Print exactly those lines that run from the beginning of the data to the line bearing "Arm cuff, drawn", inclusive.

> [CAD and scene scripts]:
- - -
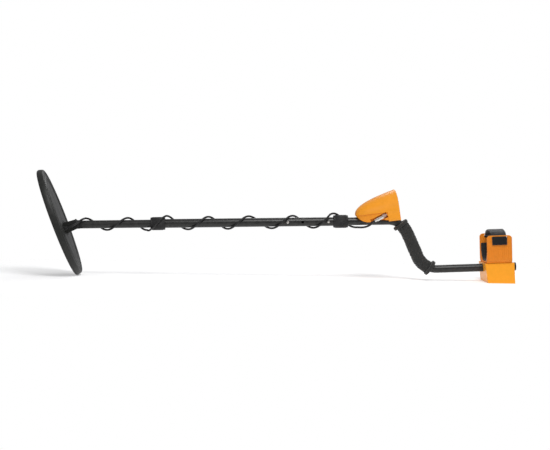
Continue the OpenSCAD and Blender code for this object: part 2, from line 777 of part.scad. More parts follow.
module housing_screws() color("#9a9a96") at_face() for (side = [-1, 1])
    translate([-22, side * (house_w / 2 - 12), 12.5]) {
        cylinder(h = 12, r = 1.4);
        translate([0, 0, -1]) cylinder(h = 1.5, r = 2.6);
    }

module stem_screws() color("#9a9a96") stored() for (x = stem_screw_x)
    translate([x, 0, tube_r - tube_wall - 2]) cylinder(h = 9, r = screw_r - 0.05);

// ---- Arm cuff, drawn on the rear tube ----

cuff_x = rear_len - 77;         // where the cuff starts along the rear tube
seat_z = 13;                    // height of the cuff's floor over the tube's centre line
foot_top_w = 92;
foot_base_w = 104;
heel_r = 10;                    // radius of the cuff's lower edges
foot_taper = 5;
cuff_bolt_x = [cuff_x + 15, cuff_x + cuff_len - 15];
cuff_bolt_r = 2.5;
cuff_corner_z = seat_z + cuff_corner;
pad_thick = 3;
pad_h = 60;

// The cuff's U, seen along the arm, grown or shrunk by an inset
module u_outline(inset) {
    r = cuff_corner - inset;
    for (side = [-1, 1]) translate([side * (cuff_w / 2 - cuff_corner), cuff_corner_z]) circle(r);
    translate([-cuff_w / 2 + cuff_corner, seat_z + inset]) square([cuff_w - 2 * cuff_corner, cuff_corner]);
    translate([-cuff_w / 2 + inset, cuff_corner_z]) square([cuff_w - 2 * inset, far]);
}

// The cuff's outside, seen along the arm
module cuff_outside() {
    for (side = [-1, 1]) translate([side * (cuff_w / 2 - heel_r), seat_z + heel_r]) circle(heel_r);
    translate([-cuff_w / 2 + heel_r, seat_z]) square([cuff_w - 2 * heel_r, heel_r]);
    translate([-cuff_w / 2, seat_z + heel_r]) square([cuff_w, far]);
}

// Stands an outline seen along the arm on the rear tube, from one place over a length
module along_arm(x, len) translate([x, 0, 0]) rotate([90, 0, 90]) linear_extrude(len) children();

slot_from = wing_h - 11;
slot_h = 8.5;
wing_round = 9;

module arm_cuff() color("#ea8f28") on_rear_tube() difference() {
    along_arm(cuff_x, cuff_len) difference() {
        cuff_outside();
        u_outline(cuff_wall);
    }
    rotate([90, 0, 0]) linear_extrude(far, center = true) difference() {
        translate([cuff_x - 1, wing_h - wing_round]) square([cuff_len + 2, far]);
        translate([cuff_x + wing_round, wing_h - wing_round]) circle(wing_round);
        translate([cuff_x + cuff_len - wing_round, wing_h - wing_round]) circle(wing_round);
        translate([cuff_x + wing_round, wing_h - wing_round - 1])
            square([cuff_len - 2 * wing_round, wing_round + 1]);
    }
    translate([cuff_x + cuff_len / 2 - strap_w / 2 - 1, -far / 2, slot_from])
        cube([strap_w + 2, far, slot_h]);
    for (x = cuff_bolt_x) translate([x, 0, 0]) {
        cylinder(h = far / 10, r = cuff_bolt_r + play);
        translate([0, 0, seat_z + 1.5]) cylinder(h = cuff_wall, r = 5.2);
    }
}

foot_wall = 4;
foot_web_w = tube_d + 10;       // width of the web that holds the tube

// The foot's tapered block, shrunk by an inset and carried lower by it
module foot_block(inset) hull() {
    translate([cuff_x - foot_taper + 1 + inset, -foot_top_w / 2 + inset, seat_z - 2 - inset])
        cube([cuff_len + 2 * foot_taper - 2 * inset, foot_top_w - 2 * inset, 2]);
    translate([cuff_x + 1 + inset, -foot_base_w / 2 + inset, -tube_d * 2 - inset])
        cube([cuff_len + foot_taper - 2 * inset, foot_base_w - 2 * inset, 2]);
}

module cuff_foot() color("#f7a436") difference() {
    on_rear_tube() difference() {
        foot_block(0);
        difference() {
            foot_block(foot_wall);
            translate([0, -foot_web_w / 2, -far / 2]) cube([far, foot_web_w, far]);
        }
        rod_x(0, far, tube_r + 0.02);
        for (x = cuff_bolt_x) translate([x, 0, 0]) {
            cylinder(h = far, r = cuff_bolt_r + play, center = true);
            translate([0, 0, -far - foot_nut_z]) cylinder(h = far, r = 5.4);
        }
    }
    translate([-far, -far, -2 * far]) cube(2 * far);
}

foot_nut_z = tube_d / 2 + 6;

module cuff_bolts() color("#b9b9b5") on_rear_tube() for (x = cuff_bolt_x) translate([x, 0, 0]) {
    translate([0, 0, -foot_nut_z - 5]) cylinder(h = foot_nut_z + 5 + seat_z + 1.6, r = cuff_bolt_r);
    translate([0, 0, seat_z + 1.5]) cylinder(h = 2.3, r = 4.8);
}

module cuff_nuts() color("#b9b9b5") on_rear_tube() for (x = cuff_bolt_x) translate([x, 0, -foot_nut_z - 4])
    difference() {
        cylinder(h = 3.9, r = 4.6, $fn = 6);
        translate([0, 0, -1]) cylinder(h = 6, r = cuff_bolt_r + 0.02);
    }

module cuff_pad() color("#262626") on_rear_tube() along_arm(cuff_x + 3, cuff_len - 6) difference() {
    intersection() {
        u_outline(cuff_wall + 0.05);
        translate([-far, 0]) square([2 * far, pad_h]);
    }
    u_outline(cuff_wall + pad_thick);
}

// The strap's route over the arm, seen along it: out of the near slot, over, out of the far slot
strap_half = [[cuff_w / 2 + 1.6, wing_h - 24], [cuff_w / 2 + 1.6, wing_h - 8], [cuff_w / 2 - 7, wing_h - 4],
    [cuff_w / 2 - 14, wing_h + 4], [cuff_w / 2 - 26, wing_h + 9], [0, wing_h + 12.5]];
strap_route = concat(strap_half,
    [for (i = [len(strap_half) - 2 : -1 : 0]) [-strap_half[i][0], strap_half[i][1]]]);

joint_swell = 0.06;             // how much a bend in the strap is thicker than its straights

module cuff_strap() color("#161616") on_rear_tube()
    along_arm(cuff_x + cuff_len / 2 - strap_w / 2, strap_w) union() {
        for (i = [0 : len(strap_route) - 2]) let (a = strap_route[i], d = strap_route[i + 1] - a)
            translate(a) rotate(atan2(d[1], d[0])) translate([0, -strap_thick / 2])
                square([norm(d), strap_thick]);
        for (p = strap_route) translate(p) circle(strap_thick / 2 + joint_swell);
    }

// ---- Coil cable ----

// A point on the gland's axis, some way over the coil's top, on the level stem
function over_gland(up) = let (reach = half_thick + up - pivot_rise)
    [reach * sin(coil_angle), gland_y, reach * cos(coil_angle)];

// Lead from the gland to the top of the stem, on the level stem
lead_end = [26.5, 0, 15.6];
lead_route = concat([for (up = [-1.8, gland_h - 1]) over_gland(up)],
    [[-6, gland_y, -2.5], [3, -32, 2], [11, -26.5, 7], [19, -15, 13], lead_end]);

// Wrap: station, turn from the top through the far side, and distance from the stem's axis
lower_wrap = [[26.5, 0, 15.6], [80.6, 180, 14.4], [133.3, 360, 15.4], [156, 450, 15], [179.7, 540, 15.8]];
upper_wrap = [[181.4, 546, 15.9], [188, 576, 20.2], [230, 702, 20.2], [236, 730, 18.5], [256, 810, 16],
    [285.8, 900, 15.5], [336.7, 1080, 15.8], [385.6, 1260, 15.5], [438.5, 1440, 16], [497.4, 1620, 15.4],
    [550.4, 1800, 15.9], [603, 1980, 15.4], [629, 2070, 15.8], [647, 2136, 20.5], [692, 2272, 20.5],
    [704, 2307, 17], [715.7, 2340, 15.6]];
tail_route = [[728, -9, -15.5], [738, -20, -13], [747, -29.5, -7.5], [753.5, -36, 0.4], [759.5, -36, 3.6]];

cable_sides = 8;
wrap_step = 36;                 // turn between two rings of the wrap

function on_wrap(s) = [s[0], s[2] * sin(s[1]), s[2] * cos(s[1])];
function mixed(a, b, t) = a + (b - a) * t;

// Points along a wrap, from its first station to its last
function wrap_points(wrap) = [for (i = [0 : len(wrap) - 2])
    let (steps = ceil((wrap[i + 1][1] - wrap[i][1]) / wrap_step), last = i == len(wrap) - 2)
        for (k = [0 : last ? steps : steps - 1]) on_wrap(mixed(wrap[i], wrap[i + 1], k / steps))];

function unit(v) = v / norm(v);

// The ring of the cable at one point of its route
function cable_ring(route, i) = let (
        ahead = route[min(i + 1, len(route) - 1)] - route[max(i - 1, 0)],
        t = unit(ahead),
        b = unit(cross(t, [0, route[i][1], route[i][2]])),
        n = cross(b, t))
    [for (k = [0 : cable_sides - 1]) let (q = -360 * k / cable_sides)
        route[i] + cable_d / 2 * (n * cos(q) + b * sin(q))];

module cable(route) color("#191919") stored() loft([for (i = [0 : len(route) - 1]) cable_ring(route, i)]);

module cable_lead() cable(lead_route);
module cable_lower() cable(wrap_points(lower_wrap));
module cable_upper() cable(concat(wrap_points(upper_wrap), tail_route));

coil_top_cover();
coil_sole();
transmit_winding();
receive_winding();
cable_gland();
tilt_bolt();
tilt_washers();
tilt_knob();
stem_tip();
lower_stem();
middle_stem();
upper_stem();
lower_lock_sleeve();
lower_lock_bush();
lower_lock_nut();
upper_lock_sleeve();
upper_lock_bush();
upper_lock_nut();
lower_spring_clip();
lower_snap_button();
upper_spring_clip();
upper_snap_button();
tube_end_cap();
hand_grip();
housing_base();
housing_shell();
battery_door();
display_bezel();
display_window();
display_module();
circuit_board();
speaker();
battery_tray();
battery_contacts();
battery_cells();
key_power();
key_mode();
key_pinpoint();
key_sense_up();
key_sense_down();
key_notch_left();
key_notch_right();
key_eliminate();
headphone_socket();
socket_nut();
coil_socket();
coil_plug();
coupling_ring();
housing_screws();
stem_screws();
arm_cuff();
cuff_foot();
cuff_pad();
cuff_strap();
cuff_bolts();
cuff_nuts();
cable_lead();
cable_lower();
cable_upper();
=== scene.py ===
"""Looks of the metal detector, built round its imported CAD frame.

Scene lengths are in metres. The placing functions (stem, coil, face, rear) and their sizes are in mm.
"""

import json
import math
from math import cos, pi, radians, sin

import bmesh
import bpy
from mathutils import Matrix, Vector, noise


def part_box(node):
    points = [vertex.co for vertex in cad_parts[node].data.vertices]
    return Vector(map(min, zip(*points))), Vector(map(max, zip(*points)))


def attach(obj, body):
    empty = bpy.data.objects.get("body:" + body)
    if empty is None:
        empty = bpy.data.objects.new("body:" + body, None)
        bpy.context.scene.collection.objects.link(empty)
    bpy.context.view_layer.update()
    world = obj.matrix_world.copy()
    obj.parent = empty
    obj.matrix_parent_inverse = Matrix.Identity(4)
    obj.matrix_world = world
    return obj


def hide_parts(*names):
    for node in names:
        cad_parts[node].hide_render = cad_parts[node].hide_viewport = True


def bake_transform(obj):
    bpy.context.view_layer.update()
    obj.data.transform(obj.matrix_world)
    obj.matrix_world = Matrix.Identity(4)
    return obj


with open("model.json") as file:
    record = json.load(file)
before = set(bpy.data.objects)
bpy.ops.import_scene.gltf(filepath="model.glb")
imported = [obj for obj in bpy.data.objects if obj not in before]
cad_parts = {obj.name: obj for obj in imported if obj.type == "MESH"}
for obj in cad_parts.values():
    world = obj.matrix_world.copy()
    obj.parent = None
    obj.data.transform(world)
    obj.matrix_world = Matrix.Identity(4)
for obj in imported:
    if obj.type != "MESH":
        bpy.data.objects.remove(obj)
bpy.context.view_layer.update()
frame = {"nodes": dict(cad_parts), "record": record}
NODES = frame["nodes"]
JOINTS = {j["name"]: j for j in frame["record"]["behaviour"]["joints"]}
MM = 0.001

# ---- The stem's own frame: origin on the tilt bolt, x along the stem ----

PIVOT = Vector(JOINTS["coil_tilt"]["pos_m"])
STEM_X = Vector(JOINTS["lower_stem_slide"]["axis"])
STEM_Y = Vector((0, 1, 0))
STEM_Z = STEM_X.cross(STEM_Y)


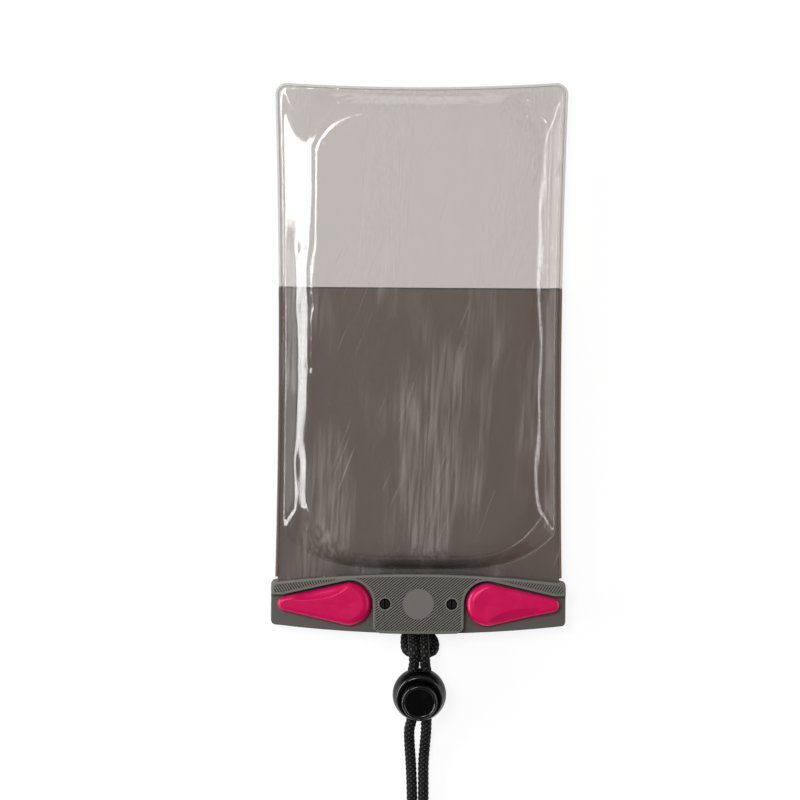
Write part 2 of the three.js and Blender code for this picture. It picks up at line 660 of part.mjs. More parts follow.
- - -
> [Result of the exercise]:
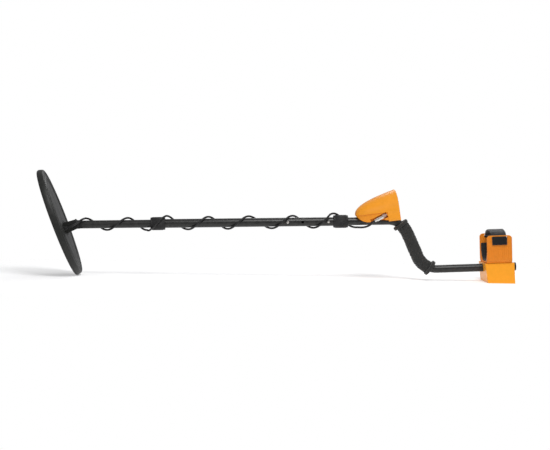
Continue the OpenSCAD and Blender code for this object: part 2, from line 777 of part.scad. More parts follow.
module housing_screws() color("#9a9a96") at_face() for (side = [-1, 1])
    translate([-22, side * (house_w / 2 - 12), 12.5]) {
        cylinder(h = 12, r = 1.4);
        translate([0, 0, -1]) cylinder(h = 1.5, r = 2.6);
    }

module stem_screws() color("#9a9a96") stored() for (x = stem_screw_x)
    translate([x, 0, tube_r - tube_wall - 2]) cylinder(h = 9, r = screw_r - 0.05);

// ---- Arm cuff, drawn on the rear tube ----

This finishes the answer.